Produce the listing below again, exactly as shown.

:: Stored data ::

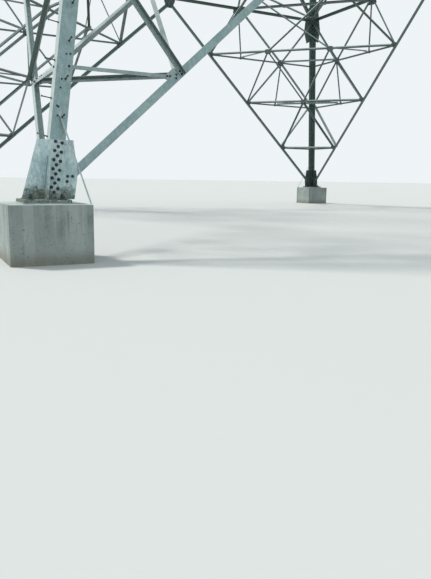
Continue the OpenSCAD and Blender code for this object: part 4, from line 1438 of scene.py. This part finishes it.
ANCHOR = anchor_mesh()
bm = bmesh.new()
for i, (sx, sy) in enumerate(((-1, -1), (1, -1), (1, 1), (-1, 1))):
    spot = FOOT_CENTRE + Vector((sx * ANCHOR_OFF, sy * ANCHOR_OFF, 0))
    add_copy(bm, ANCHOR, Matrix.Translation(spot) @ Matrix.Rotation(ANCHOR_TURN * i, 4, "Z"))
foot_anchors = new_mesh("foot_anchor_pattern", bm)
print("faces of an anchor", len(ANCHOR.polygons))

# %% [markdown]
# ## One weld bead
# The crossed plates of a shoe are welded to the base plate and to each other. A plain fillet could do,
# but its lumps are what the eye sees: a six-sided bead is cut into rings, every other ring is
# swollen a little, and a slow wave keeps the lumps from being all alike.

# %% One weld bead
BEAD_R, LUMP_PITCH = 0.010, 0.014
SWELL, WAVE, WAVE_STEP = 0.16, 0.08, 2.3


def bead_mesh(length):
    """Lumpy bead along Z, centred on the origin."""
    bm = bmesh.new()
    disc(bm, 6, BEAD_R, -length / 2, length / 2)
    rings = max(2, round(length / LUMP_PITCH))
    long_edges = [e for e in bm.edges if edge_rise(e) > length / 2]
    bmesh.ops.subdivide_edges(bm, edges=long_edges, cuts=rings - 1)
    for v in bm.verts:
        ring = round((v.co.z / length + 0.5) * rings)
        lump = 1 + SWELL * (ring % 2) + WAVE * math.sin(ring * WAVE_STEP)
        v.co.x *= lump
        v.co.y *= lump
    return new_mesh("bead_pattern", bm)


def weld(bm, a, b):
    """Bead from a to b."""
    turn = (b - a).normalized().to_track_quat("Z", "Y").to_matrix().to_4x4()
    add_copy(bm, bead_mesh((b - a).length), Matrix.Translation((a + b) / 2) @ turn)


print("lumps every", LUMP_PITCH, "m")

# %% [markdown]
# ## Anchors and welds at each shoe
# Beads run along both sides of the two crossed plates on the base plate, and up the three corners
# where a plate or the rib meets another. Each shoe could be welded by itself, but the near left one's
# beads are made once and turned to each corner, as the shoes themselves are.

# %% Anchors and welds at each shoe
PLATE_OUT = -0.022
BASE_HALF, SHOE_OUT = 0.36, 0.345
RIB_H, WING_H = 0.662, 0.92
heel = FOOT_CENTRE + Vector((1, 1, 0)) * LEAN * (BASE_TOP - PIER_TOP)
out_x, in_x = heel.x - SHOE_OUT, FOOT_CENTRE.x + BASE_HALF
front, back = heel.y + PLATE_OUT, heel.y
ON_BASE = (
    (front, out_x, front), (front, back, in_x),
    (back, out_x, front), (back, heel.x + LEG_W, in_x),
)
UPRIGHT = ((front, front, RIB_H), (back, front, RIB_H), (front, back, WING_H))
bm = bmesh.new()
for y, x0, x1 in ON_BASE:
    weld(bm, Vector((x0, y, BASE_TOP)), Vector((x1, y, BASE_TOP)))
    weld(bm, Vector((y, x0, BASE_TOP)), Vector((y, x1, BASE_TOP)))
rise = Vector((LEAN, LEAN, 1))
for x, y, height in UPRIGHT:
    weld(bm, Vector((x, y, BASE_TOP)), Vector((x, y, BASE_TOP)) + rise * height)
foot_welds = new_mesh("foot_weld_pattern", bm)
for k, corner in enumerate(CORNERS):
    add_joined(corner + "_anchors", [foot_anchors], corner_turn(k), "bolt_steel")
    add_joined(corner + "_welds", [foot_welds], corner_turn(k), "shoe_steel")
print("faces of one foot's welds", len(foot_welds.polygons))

:::

- [Full solution]
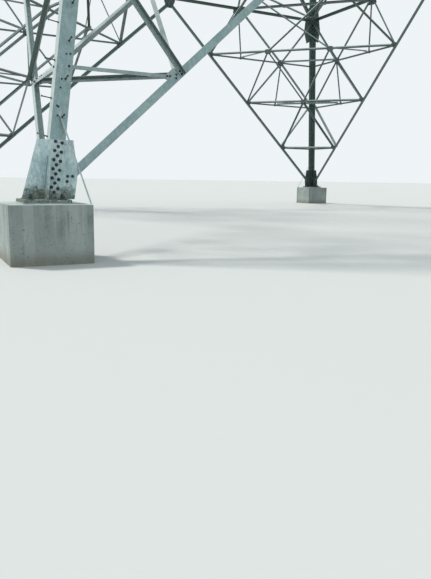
Continue the OpenSCAD and Blender code for this object: part 4, from line 1438 of scene.py. This part finishes it.
ANCHOR = anchor_mesh()
bm = bmesh.new()
for i, (sx, sy) in enumerate(((-1, -1), (1, -1), (1, 1), (-1, 1))):
    spot = FOOT_CENTRE + Vector((sx * ANCHOR_OFF, sy * ANCHOR_OFF, 0))
    add_copy(bm, ANCHOR, Matrix.Translation(spot) @ Matrix.Rotation(ANCHOR_TURN * i, 4, "Z"))
foot_anchors = new_mesh("foot_anchor_pattern", bm)
print("faces of an anchor", len(ANCHOR.polygons))

# %% [markdown]
# ## One weld bead
# The crossed plates of a shoe are welded to the base plate and to each other. A plain fillet could do,
# but its lumps are what the eye sees: a six-sided bead is cut into rings, every other ring is
# swollen a little, and a slow wave keeps the lumps from being all alike.

# %% One weld bead
BEAD_R, LUMP_PITCH = 0.010, 0.014
SWELL, WAVE, WAVE_STEP = 0.16, 0.08, 2.3


def bead_mesh(length):
    """Lumpy bead along Z, centred on the origin."""
    bm = bmesh.new()
    disc(bm, 6, BEAD_R, -length / 2, length / 2)
    rings = max(2, round(length / LUMP_PITCH))
    long_edges = [e for e in bm.edges if edge_rise(e) > length / 2]
    bmesh.ops.subdivide_edges(bm, edges=long_edges, cuts=rings - 1)
    for v in bm.verts:
        ring = round((v.co.z / length + 0.5) * rings)
        lump = 1 + SWELL * (ring % 2) + WAVE * math.sin(ring * WAVE_STEP)
        v.co.x *= lump
        v.co.y *= lump
    return new_mesh("bead_pattern", bm)


def weld(bm, a, b):
    """Bead from a to b."""
    turn = (b - a).normalized().to_track_quat("Z", "Y").to_matrix().to_4x4()
    add_copy(bm, bead_mesh((b - a).length), Matrix.Translation((a + b) / 2) @ turn)


print("lumps every", LUMP_PITCH, "m")

# %% [markdown]
# ## Anchors and welds at each shoe
# Beads run along both sides of the two crossed plates on the base plate, and up the three corners
# where a plate or the rib meets another. Each shoe could be welded by itself, but the near left one's
# beads are made once and turned to each corner, as the shoes themselves are.

# %% Anchors and welds at each shoe
PLATE_OUT = -0.022
BASE_HALF, SHOE_OUT = 0.36, 0.345
RIB_H, WING_H = 0.662, 0.92
heel = FOOT_CENTRE + Vector((1, 1, 0)) * LEAN * (BASE_TOP - PIER_TOP)
out_x, in_x = heel.x - SHOE_OUT, FOOT_CENTRE.x + BASE_HALF
front, back = heel.y + PLATE_OUT, heel.y
ON_BASE = (
    (front, out_x, front), (front, back, in_x),
    (back, out_x, front), (back, heel.x + LEG_W, in_x),
)
UPRIGHT = ((front, front, RIB_H), (back, front, RIB_H), (front, back, WING_H))
bm = bmesh.new()
for y, x0, x1 in ON_BASE:
    weld(bm, Vector((x0, y, BASE_TOP)), Vector((x1, y, BASE_TOP)))
    weld(bm, Vector((y, x0, BASE_TOP)), Vector((y, x1, BASE_TOP)))
rise = Vector((LEAN, LEAN, 1))
for x, y, height in UPRIGHT:
    weld(bm, Vector((x, y, BASE_TOP)), Vector((x, y, BASE_TOP)) + rise * height)
foot_welds = new_mesh("foot_weld_pattern", bm)
for k, corner in enumerate(CORNERS):
    add_joined(corner + "_anchors", [foot_anchors], corner_turn(k), "bolt_steel")
    add_joined(corner + "_welds", [foot_welds], corner_turn(k), "shoe_steel")
print("faces of one foot's welds", len(foot_welds.polygons))